In each session, the Kharosthi Club -- seven
or eight University of Washington researchers of the language and script, a
good proportion of the world's total supply -- spend an afternoon that may extend
well into the evening parsing out locatives from genitives without endings,
grappling over orthographic issues, testing possible ways of reading letters
or words, and making judgment calls: Is a reading justified on the basis of,
say, the handwriting of a particular scribe? In some cases, even an educated
conjecture cannot be made, so some words go untranslated, as often occurs in
the translation of ancient texts.
To piece together fragments of manuscript, the researchers often must work with images of
small tatters of bark, fitting them together as one might assemble a raggedly cut jigsaw puzzle. That
work is facilitated by computer-graphics software, but still, as Mr. Salomon says, "there were no
high-tech miracles." For him, performing the philological, editorial, historical, and literary-critical
work of the project has been a case of being in the right place after preparing to get there for a long
time, beginning with his studies of Sanskrit as a Columbia University undergraduate in the 1960s.

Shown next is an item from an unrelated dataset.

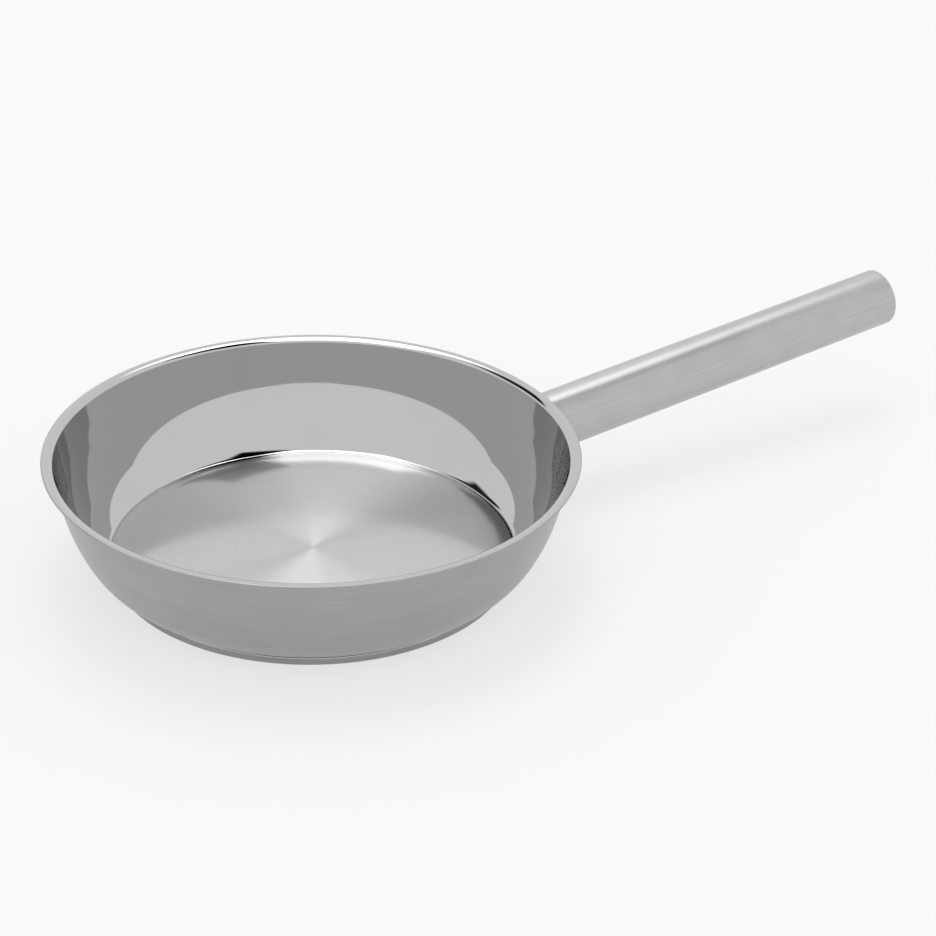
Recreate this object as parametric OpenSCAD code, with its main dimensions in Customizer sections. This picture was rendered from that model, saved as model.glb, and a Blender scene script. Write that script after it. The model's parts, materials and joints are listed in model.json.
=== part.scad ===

"As luck would have it, this stuff pops up, so that'll be almost exclusively my field for the rest of my
working life," he says.
In addition to numerous volumes about the manuscripts, he envisages a dictionary of
Gandhari, and a grammar -- and, over all, a boom in Gandharan literary studies. He and his
colleagues Ms. Cox, Mr. Allon, and one postdoctoral fellow, Timothy Lenz, have completed four
volumes in the series. A doctoral candidate, Andrew Glass, has contributed significantly to sections
on paleography and orthography in two books.
"It's a growth industry," says Mr. Salomon. He and his colleagues already had a sense of
Gandharan culture, but of the manuscript finds, he says: "It's like the flesh being added to the bones."